▸ **Task to carry out**
Give the listing below again in full, exactly as written.

-- Available data start --

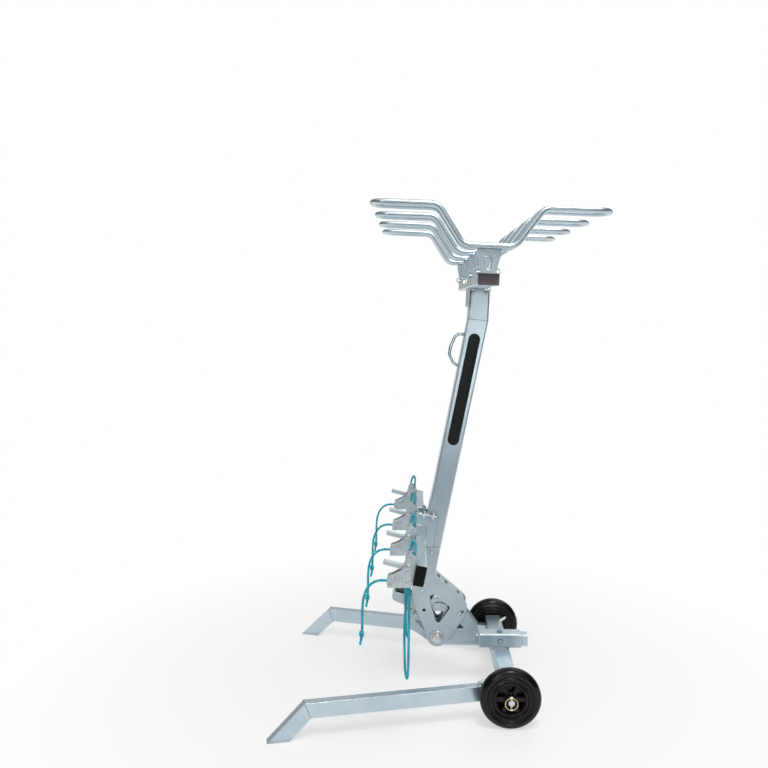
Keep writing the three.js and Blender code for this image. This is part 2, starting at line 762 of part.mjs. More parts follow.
function pedal() {
  const latch = latchPlace();
  const gap = latchPinRadius + runningClearance + clearance;
  const fork = [
    [latch.x + gap, latch.y - gap], [latch.x - gap, latch.y - gap],
    [latch.x - gap, latch.y + gap], [latch.x + gap, latch.y + gap],
  ].map(([x, z]) => [x / bracketRise, z / bracketRise]);
  const armShape = outline([...pedalTreadShares, ...fork, ...pedalBackShares], bracketRise);
  const outside = sidePlateInside - runningClearance - clearance;
  const inside = outside - pedalArmThickness;
  const arms = [-1, 1].map((side) => plate(armShape, ...ordered(side * inside, side * outside)));
  const nose = pedalTreadShares[0];
  const treadEdge = [nose, pedalHeelShares].map((shares) =>
    new THREE.Vector2(...shares).multiplyScalar(bracketRise));
  const down = treadEdge[1].clone().sub(treadEdge[0]).rotateAround(new THREE.Vector2(), -Math.PI / 2);
  down.setLength(pedalTreadThickness);
  const tread = new THREE.Shape([treadEdge[0], treadEdge[1], treadEdge[1].clone().add(down),
    treadEdge[0].clone().add(down)]);
  const lip = pedalTreadShares.slice(0, 3);
  const lipPoints = lip.map(([x, z]) => new THREE.Vector2(x, z).multiplyScalar(bracketRise));
  const thick = new THREE.Vector2(pedalTreadThickness, 0);
  const lipInside = lipPoints.map((point) => point.clone().add(thick)).reverse();
  const noseShape = new THREE.Shape([...lipPoints, ...lipInside]);
  const treadPlate = plate(tread, -outside + clearance, outside - clearance);
  const nosePlate = plate(noseShape, -outside + clearance, outside - clearance);
  const pins = [-1, 1].map((side) => {
    const root = outside - pedalArmThickness / 2;
    const end = sidePlateOutside - washerThickness / 2;
    return barY(pedalPinRadius, ...ordered(side * root, side * end), ...pedalPin(), 12);
  });
  return join(...arms, treadPlate, nosePlate, ...pins).translate(0, 0, pivotHeight);
}

function pedalGrip() {
  const nose = new THREE.Vector2(...pedalTreadShares[0]).multiplyScalar(bracketRise);
  const heel = new THREE.Vector2(...pedalHeelShares).multiplyScalar(bracketRise);
  const along = heel.clone().sub(nose);
  const up = along.clone().rotateAround(new THREE.Vector2(), Math.PI / 2).normalize();
  const [start, end] = gripShares.map((share) => nose.clone().addScaledVector(along, share));
  const shape = new THREE.Shape([
    start.clone().addScaledVector(up, clearance + pedalGripThickness),
    start.clone().addScaledVector(up, clearance),
    end.clone().addScaledVector(up, clearance),
    end.clone().addScaledVector(up, clearance + pedalGripThickness),
  ]);
  const reach = sidePlateInside - pedalArmThickness;
  return plate(shape, -reach, reach).translate(0, 0, pivotHeight);
}

// Mast

// A tube of square section with one mitred bend, lofted through its foot, bend and top
function mastLoft(size, extra) {
  const section = rectangle(size, size, tubeCorner);
  const lean = mastLean * degrees;
  const topLean = mastTopLean * degrees;
  const mitre = (lean + topLean) / 2;
  const topUp = new THREE.Vector3(Math.sin(topLean), 0, Math.cos(topLean));
  const stations = [
    { at: onMast(mastFoot - extra, 0), tilt: lean, stretch: 1 },
    { at: mastTopStart, tilt: mitre, stretch: 1 / Math.cos((lean - topLean) / 2) },
    { at: mastTopStart.clone().addScaledVector(topUp, mastTopLength + extra), tilt: topLean, stretch: 1 },
  ];
  const rings = stations.map(({ at, tilt, stretch }) => section.map(({ x, y }) =>
    new THREE.Vector3(at.x + x * stretch * Math.cos(tilt), y, at.z - x * stretch * Math.sin(tilt))));
  return loft(rings);
}

// A closed solid through rings of as many points each, turning left round the way they go
function loft(rings) {
  const count = rings[0].length;
  const positions = rings.flat().flatMap(({ x, y, z }) => [x, y, z]);
  const faces = [];
  for (let i = 0; i < rings.length - 1; i += 1) {
    for (let k = 0; k < count; k += 1) {
      const [a, b] = [i * count + k, i * count + ((k + 1) % count)];
      faces.push(a, b, b + count, a, b + count, a + count);
    }
  }
  const last = (rings.length - 1) * count;
  for (let k = 1; k < count - 1; k += 1) {
    faces.push(0, k + 1, k);
    faces.push(last, last + k, last + k + 1);
  }
  const geometry = new THREE.BufferGeometry();
  geometry.setAttribute('position', new THREE.Float32BufferAttribute(positions, 3));
  geometry.setIndex(faces);
  return geometry.toNonIndexed();
}

function mast() {
  return cut(mastLoft(mastSize, 0), mastLoft(mastSize - 2 * mastWall, overrun));
}

// The lifting handle, a rod bent to a lopsided D on the side where the bikes hang
const handleShares = [[1, 0], [0.98, 0.17], [0.87, 0.27], [0.55, 0.335], [0.3, 0.33], [0.08, 0.18], [0, 0]];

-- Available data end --

▸ **Exercise answer**
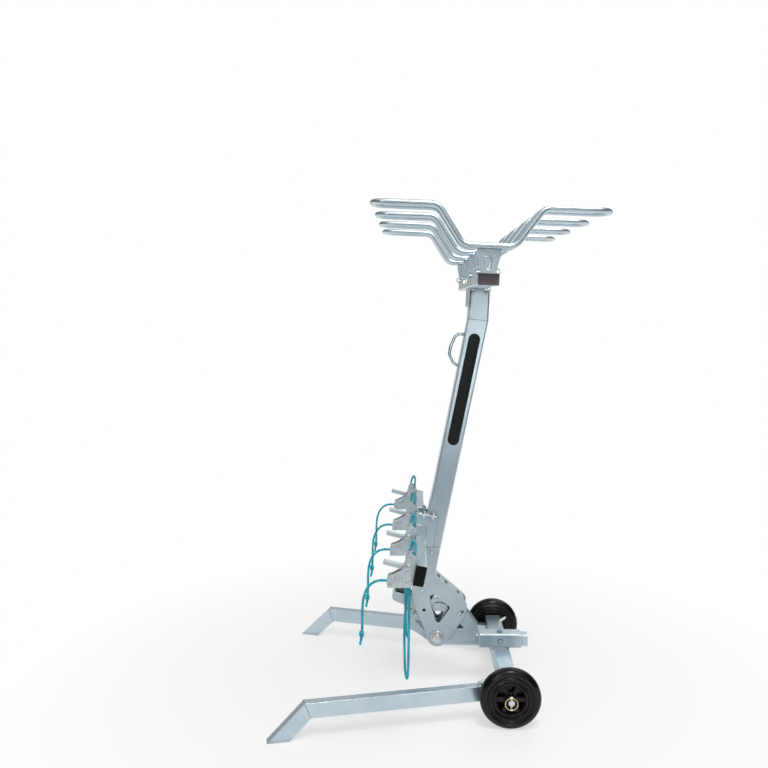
Keep writing the three.js and Blender code for this image. This is part 2, starting at line 762 of part.mjs. More parts follow.
function pedal() {
  const latch = latchPlace();
  const gap = latchPinRadius + runningClearance + clearance;
  const fork = [
    [latch.x + gap, latch.y - gap], [latch.x - gap, latch.y - gap],
    [latch.x - gap, latch.y + gap], [latch.x + gap, latch.y + gap],
  ].map(([x, z]) => [x / bracketRise, z / bracketRise]);
  const armShape = outline([...pedalTreadShares, ...fork, ...pedalBackShares], bracketRise);
  const outside = sidePlateInside - runningClearance - clearance;
  const inside = outside - pedalArmThickness;
  const arms = [-1, 1].map((side) => plate(armShape, ...ordered(side * inside, side * outside)));
  const nose = pedalTreadShares[0];
  const treadEdge = [nose, pedalHeelShares].map((shares) =>
    new THREE.Vector2(...shares).multiplyScalar(bracketRise));
  const down = treadEdge[1].clone().sub(treadEdge[0]).rotateAround(new THREE.Vector2(), -Math.PI / 2);
  down.setLength(pedalTreadThickness);
  const tread = new THREE.Shape([treadEdge[0], treadEdge[1], treadEdge[1].clone().add(down),
    treadEdge[0].clone().add(down)]);
  const lip = pedalTreadShares.slice(0, 3);
  const lipPoints = lip.map(([x, z]) => new THREE.Vector2(x, z).multiplyScalar(bracketRise));
  const thick = new THREE.Vector2(pedalTreadThickness, 0);
  const lipInside = lipPoints.map((point) => point.clone().add(thick)).reverse();
  const noseShape = new THREE.Shape([...lipPoints, ...lipInside]);
  const treadPlate = plate(tread, -outside + clearance, outside - clearance);
  const nosePlate = plate(noseShape, -outside + clearance, outside - clearance);
  const pins = [-1, 1].map((side) => {
    const root = outside - pedalArmThickness / 2;
    const end = sidePlateOutside - washerThickness / 2;
    return barY(pedalPinRadius, ...ordered(side * root, side * end), ...pedalPin(), 12);
  });
  return join(...arms, treadPlate, nosePlate, ...pins).translate(0, 0, pivotHeight);
}

function pedalGrip() {
  const nose = new THREE.Vector2(...pedalTreadShares[0]).multiplyScalar(bracketRise);
  const heel = new THREE.Vector2(...pedalHeelShares).multiplyScalar(bracketRise);
  const along = heel.clone().sub(nose);
  const up = along.clone().rotateAround(new THREE.Vector2(), Math.PI / 2).normalize();
  const [start, end] = gripShares.map((share) => nose.clone().addScaledVector(along, share));
  const shape = new THREE.Shape([
    start.clone().addScaledVector(up, clearance + pedalGripThickness),
    start.clone().addScaledVector(up, clearance),
    end.clone().addScaledVector(up, clearance),
    end.clone().addScaledVector(up, clearance + pedalGripThickness),
  ]);
  const reach = sidePlateInside - pedalArmThickness;
  return plate(shape, -reach, reach).translate(0, 0, pivotHeight);
}

// Mast

// A tube of square section with one mitred bend, lofted through its foot, bend and top
function mastLoft(size, extra) {
  const section = rectangle(size, size, tubeCorner);
  const lean = mastLean * degrees;
  const topLean = mastTopLean * degrees;
  const mitre = (lean + topLean) / 2;
  const topUp = new THREE.Vector3(Math.sin(topLean), 0, Math.cos(topLean));
  const stations = [
    { at: onMast(mastFoot - extra, 0), tilt: lean, stretch: 1 },
    { at: mastTopStart, tilt: mitre, stretch: 1 / Math.cos((lean - topLean) / 2) },
    { at: mastTopStart.clone().addScaledVector(topUp, mastTopLength + extra), tilt: topLean, stretch: 1 },
  ];
  const rings = stations.map(({ at, tilt, stretch }) => section.map(({ x, y }) =>
    new THREE.Vector3(at.x + x * stretch * Math.cos(tilt), y, at.z - x * stretch * Math.sin(tilt))));
  return loft(rings);
}

// A closed solid through rings of as many points each, turning left round the way they go
function loft(rings) {
  const count = rings[0].length;
  const positions = rings.flat().flatMap(({ x, y, z }) => [x, y, z]);
  const faces = [];
  for (let i = 0; i < rings.length - 1; i += 1) {
    for (let k = 0; k < count; k += 1) {
      const [a, b] = [i * count + k, i * count + ((k + 1) % count)];
      faces.push(a, b, b + count, a, b + count, a + count);
    }
  }
  const last = (rings.length - 1) * count;
  for (let k = 1; k < count - 1; k += 1) {
    faces.push(0, k + 1, k);
    faces.push(last, last + k, last + k + 1);
  }
  const geometry = new THREE.BufferGeometry();
  geometry.setAttribute('position', new THREE.Float32BufferAttribute(positions, 3));
  geometry.setIndex(faces);
  return geometry.toNonIndexed();
}

function mast() {
  return cut(mastLoft(mastSize, 0), mastLoft(mastSize - 2 * mastWall, overrun));
}

// The lifting handle, a rod bent to a lopsided D on the side where the bikes hang
const handleShares = [[1, 0], [0.98, 0.17], [0.87, 0.27], [0.55, 0.335], [0.3, 0.33], [0.08, 0.18], [0, 0]];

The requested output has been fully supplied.